▶ [Exercise prompt] Repeat each line word for word.

* START Data section *

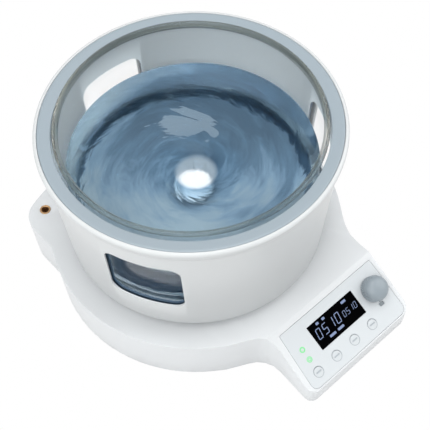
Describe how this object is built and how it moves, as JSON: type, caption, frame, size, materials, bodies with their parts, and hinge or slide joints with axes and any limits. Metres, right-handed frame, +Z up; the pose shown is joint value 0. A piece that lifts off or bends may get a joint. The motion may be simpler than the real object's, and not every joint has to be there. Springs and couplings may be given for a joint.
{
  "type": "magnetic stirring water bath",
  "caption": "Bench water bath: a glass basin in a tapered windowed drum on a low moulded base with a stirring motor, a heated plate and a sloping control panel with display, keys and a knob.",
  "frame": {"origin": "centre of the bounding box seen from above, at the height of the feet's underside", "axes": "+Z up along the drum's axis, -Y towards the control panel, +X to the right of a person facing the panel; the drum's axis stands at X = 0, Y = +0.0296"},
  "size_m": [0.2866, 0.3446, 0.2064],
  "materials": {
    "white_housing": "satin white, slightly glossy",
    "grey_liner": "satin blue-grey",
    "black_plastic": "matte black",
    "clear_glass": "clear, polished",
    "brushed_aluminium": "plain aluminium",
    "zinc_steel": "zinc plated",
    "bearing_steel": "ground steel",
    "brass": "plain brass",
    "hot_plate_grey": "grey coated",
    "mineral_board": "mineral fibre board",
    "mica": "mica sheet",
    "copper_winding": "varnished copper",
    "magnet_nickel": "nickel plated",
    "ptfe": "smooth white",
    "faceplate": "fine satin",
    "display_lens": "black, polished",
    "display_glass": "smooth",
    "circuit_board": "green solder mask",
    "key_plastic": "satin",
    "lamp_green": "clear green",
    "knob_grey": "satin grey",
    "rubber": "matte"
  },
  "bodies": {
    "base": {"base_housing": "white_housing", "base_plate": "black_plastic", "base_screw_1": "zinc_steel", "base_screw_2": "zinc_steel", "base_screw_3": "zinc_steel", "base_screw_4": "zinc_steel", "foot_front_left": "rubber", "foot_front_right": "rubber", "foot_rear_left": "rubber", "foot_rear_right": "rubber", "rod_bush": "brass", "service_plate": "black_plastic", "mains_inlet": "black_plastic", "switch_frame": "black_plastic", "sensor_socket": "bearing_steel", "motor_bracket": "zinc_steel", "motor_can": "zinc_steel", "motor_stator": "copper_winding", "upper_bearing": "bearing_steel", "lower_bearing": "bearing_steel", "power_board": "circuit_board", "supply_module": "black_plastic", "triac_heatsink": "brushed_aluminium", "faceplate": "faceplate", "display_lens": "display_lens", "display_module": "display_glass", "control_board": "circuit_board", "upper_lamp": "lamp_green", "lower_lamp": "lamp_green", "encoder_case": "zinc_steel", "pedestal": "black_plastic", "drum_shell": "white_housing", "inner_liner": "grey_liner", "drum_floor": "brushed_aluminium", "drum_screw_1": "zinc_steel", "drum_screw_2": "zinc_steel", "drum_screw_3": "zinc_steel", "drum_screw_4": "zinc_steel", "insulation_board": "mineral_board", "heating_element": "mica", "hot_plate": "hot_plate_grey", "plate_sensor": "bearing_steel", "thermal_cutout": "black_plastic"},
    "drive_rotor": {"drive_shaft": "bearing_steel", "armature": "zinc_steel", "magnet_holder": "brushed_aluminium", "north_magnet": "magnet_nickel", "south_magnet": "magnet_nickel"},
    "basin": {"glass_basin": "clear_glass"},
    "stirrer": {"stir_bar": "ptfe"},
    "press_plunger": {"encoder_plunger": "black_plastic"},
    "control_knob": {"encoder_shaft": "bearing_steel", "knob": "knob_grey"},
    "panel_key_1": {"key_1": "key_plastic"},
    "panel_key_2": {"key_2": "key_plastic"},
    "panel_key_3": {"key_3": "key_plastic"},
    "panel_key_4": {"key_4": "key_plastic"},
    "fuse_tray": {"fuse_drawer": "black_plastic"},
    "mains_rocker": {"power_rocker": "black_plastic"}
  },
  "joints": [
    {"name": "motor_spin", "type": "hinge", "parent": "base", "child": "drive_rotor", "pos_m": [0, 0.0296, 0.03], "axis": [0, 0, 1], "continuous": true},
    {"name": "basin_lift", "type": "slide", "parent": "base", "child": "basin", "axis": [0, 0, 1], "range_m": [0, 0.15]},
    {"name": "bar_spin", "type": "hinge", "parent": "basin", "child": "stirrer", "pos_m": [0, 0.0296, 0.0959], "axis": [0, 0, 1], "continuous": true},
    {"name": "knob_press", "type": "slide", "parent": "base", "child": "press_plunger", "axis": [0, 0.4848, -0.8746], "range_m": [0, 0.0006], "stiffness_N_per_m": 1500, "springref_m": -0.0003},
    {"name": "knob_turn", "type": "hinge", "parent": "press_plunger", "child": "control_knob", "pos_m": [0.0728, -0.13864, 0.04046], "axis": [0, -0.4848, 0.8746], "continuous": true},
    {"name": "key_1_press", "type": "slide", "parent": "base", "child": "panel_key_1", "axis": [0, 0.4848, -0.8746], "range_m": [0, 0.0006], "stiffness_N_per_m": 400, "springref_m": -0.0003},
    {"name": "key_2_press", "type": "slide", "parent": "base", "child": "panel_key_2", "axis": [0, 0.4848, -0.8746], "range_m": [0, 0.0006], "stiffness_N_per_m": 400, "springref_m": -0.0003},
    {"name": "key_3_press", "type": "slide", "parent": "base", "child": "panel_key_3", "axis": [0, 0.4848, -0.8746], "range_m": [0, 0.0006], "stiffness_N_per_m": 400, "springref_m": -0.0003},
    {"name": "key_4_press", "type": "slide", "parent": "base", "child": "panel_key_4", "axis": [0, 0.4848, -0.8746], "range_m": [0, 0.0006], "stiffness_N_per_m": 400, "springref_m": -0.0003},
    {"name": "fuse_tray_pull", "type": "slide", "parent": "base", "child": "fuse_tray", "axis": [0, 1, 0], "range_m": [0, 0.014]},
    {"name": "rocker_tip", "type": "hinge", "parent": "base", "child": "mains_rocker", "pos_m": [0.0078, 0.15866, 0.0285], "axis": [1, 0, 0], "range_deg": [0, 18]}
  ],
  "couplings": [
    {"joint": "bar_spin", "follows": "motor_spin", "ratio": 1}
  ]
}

* END Data section *

▶ [Output for this task]
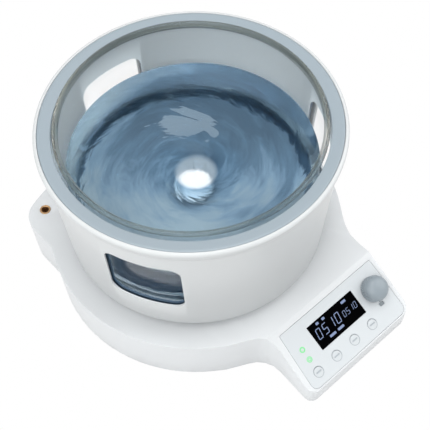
Describe how this object is built and how it moves, as JSON: type, caption, frame, size, materials, bodies with their parts, and hinge or slide joints with axes and any limits. Metres, right-handed frame, +Z up; the pose shown is joint value 0. A piece that lifts off or bends may get a joint. The motion may be simpler than the real object's, and not every joint has to be there. Springs and couplings may be given for a joint.
{
  "type": "magnetic stirring water bath",
  "caption": "Bench water bath: a glass basin in a tapered windowed drum on a low moulded base with a stirring motor, a heated plate and a sloping control panel with display, keys and a knob.",
  "frame": {"origin": "centre of the bounding box seen from above, at the height of the feet's underside", "axes": "+Z up along the drum's axis, -Y towards the control panel, +X to the right of a person facing the panel; the drum's axis stands at X = 0, Y = +0.0296"},
  "size_m": [0.2866, 0.3446, 0.2064],
  "materials": {
    "white_housing": "satin white, slightly glossy",
    "grey_liner": "satin blue-grey",
    "black_plastic": "matte black",
    "clear_glass": "clear, polished",
    "brushed_aluminium": "plain aluminium",
    "zinc_steel": "zinc plated",
    "bearing_steel": "ground steel",
    "brass": "plain brass",
    "hot_plate_grey": "grey coated",
    "mineral_board": "mineral fibre board",
    "mica": "mica sheet",
    "copper_winding": "varnished copper",
    "magnet_nickel": "nickel plated",
    "ptfe": "smooth white",
    "faceplate": "fine satin",
    "display_lens": "black, polished",
    "display_glass": "smooth",
    "circuit_board": "green solder mask",
    "key_plastic": "satin",
    "lamp_green": "clear green",
    "knob_grey": "satin grey",
    "rubber": "matte"
  },
  "bodies": {
    "base": {"base_housing": "white_housing", "base_plate": "black_plastic", "base_screw_1": "zinc_steel", "base_screw_2": "zinc_steel", "base_screw_3": "zinc_steel", "base_screw_4": "zinc_steel", "foot_front_left": "rubber", "foot_front_right": "rubber", "foot_rear_left": "rubber", "foot_rear_right": "rubber", "rod_bush": "brass", "service_plate": "black_plastic", "mains_inlet": "black_plastic", "switch_frame": "black_plastic", "sensor_socket": "bearing_steel", "motor_bracket": "zinc_steel", "motor_can": "zinc_steel", "motor_stator": "copper_winding", "upper_bearing": "bearing_steel", "lower_bearing": "bearing_steel", "power_board": "circuit_board", "supply_module": "black_plastic", "triac_heatsink": "brushed_aluminium", "faceplate": "faceplate", "display_lens": "display_lens", "display_module": "display_glass", "control_board": "circuit_board", "upper_lamp": "lamp_green", "lower_lamp": "lamp_green", "encoder_case": "zinc_steel", "pedestal": "black_plastic", "drum_shell": "white_housing", "inner_liner": "grey_liner", "drum_floor": "brushed_aluminium", "drum_screw_1": "zinc_steel", "drum_screw_2": "zinc_steel", "drum_screw_3": "zinc_steel", "drum_screw_4": "zinc_steel", "insulation_board": "mineral_board", "heating_element": "mica", "hot_plate": "hot_plate_grey", "plate_sensor": "bearing_steel", "thermal_cutout": "black_plastic"},
    "drive_rotor": {"drive_shaft": "bearing_steel", "armature": "zinc_steel", "magnet_holder": "brushed_aluminium", "north_magnet": "magnet_nickel", "south_magnet": "magnet_nickel"},
    "basin": {"glass_basin": "clear_glass"},
    "stirrer": {"stir_bar": "ptfe"},
    "press_plunger": {"encoder_plunger": "black_plastic"},
    "control_knob": {"encoder_shaft": "bearing_steel", "knob": "knob_grey"},
    "panel_key_1": {"key_1": "key_plastic"},
    "panel_key_2": {"key_2": "key_plastic"},
    "panel_key_3": {"key_3": "key_plastic"},
    "panel_key_4": {"key_4": "key_plastic"},
    "fuse_tray": {"fuse_drawer": "black_plastic"},
    "mains_rocker": {"power_rocker": "black_plastic"}
  },
  "joints": [
    {"name": "motor_spin", "type": "hinge", "parent": "base", "child": "drive_rotor", "pos_m": [0, 0.0296, 0.03], "axis": [0, 0, 1], "continuous": true},
    {"name": "basin_lift", "type": "slide", "parent": "base", "child": "basin", "axis": [0, 0, 1], "range_m": [0, 0.15]},
    {"name": "bar_spin", "type": "hinge", "parent": "basin", "child": "stirrer", "pos_m": [0, 0.0296, 0.0959], "axis": [0, 0, 1], "continuous": true},
    {"name": "knob_press", "type": "slide", "parent": "base", "child": "press_plunger", "axis": [0, 0.4848, -0.8746], "range_m": [0, 0.0006], "stiffness_N_per_m": 1500, "springref_m": -0.0003},
    {"name": "knob_turn", "type": "hinge", "parent": "press_plunger", "child": "control_knob", "pos_m": [0.0728, -0.13864, 0.04046], "axis": [0, -0.4848, 0.8746], "continuous": true},
    {"name": "key_1_press", "type": "slide", "parent": "base", "child": "panel_key_1", "axis": [0, 0.4848, -0.8746], "range_m": [0, 0.0006], "stiffness_N_per_m": 400, "springref_m": -0.0003},
    {"name": "key_2_press", "type": "slide", "parent": "base", "child": "panel_key_2", "axis": [0, 0.4848, -0.8746], "range_m": [0, 0.0006], "stiffness_N_per_m": 400, "springref_m": -0.0003},
    {"name": "key_3_press", "type": "slide", "parent": "base", "child": "panel_key_3", "axis": [0, 0.4848, -0.8746], "range_m": [0, 0.0006], "stiffness_N_per_m": 400, "springref_m": -0.0003},
    {"name": "key_4_press", "type": "slide", "parent": "base", "child": "panel_key_4", "axis": [0, 0.4848, -0.8746], "range_m": [0, 0.0006], "stiffness_N_per_m": 400, "springref_m": -0.0003},
    {"name": "fuse_tray_pull", "type": "slide", "parent": "base", "child": "fuse_tray", "axis": [0, 1, 0], "range_m": [0, 0.014]},
    {"name": "rocker_tip", "type": "hinge", "parent": "base", "child": "mains_rocker", "pos_m": [0.0078, 0.15866, 0.0285], "axis": [1, 0, 0], "range_deg": [0, 18]}
  ],
  "couplings": [
    {"joint": "bar_spin", "follows": "motor_spin", "ratio": 1}
  ]
}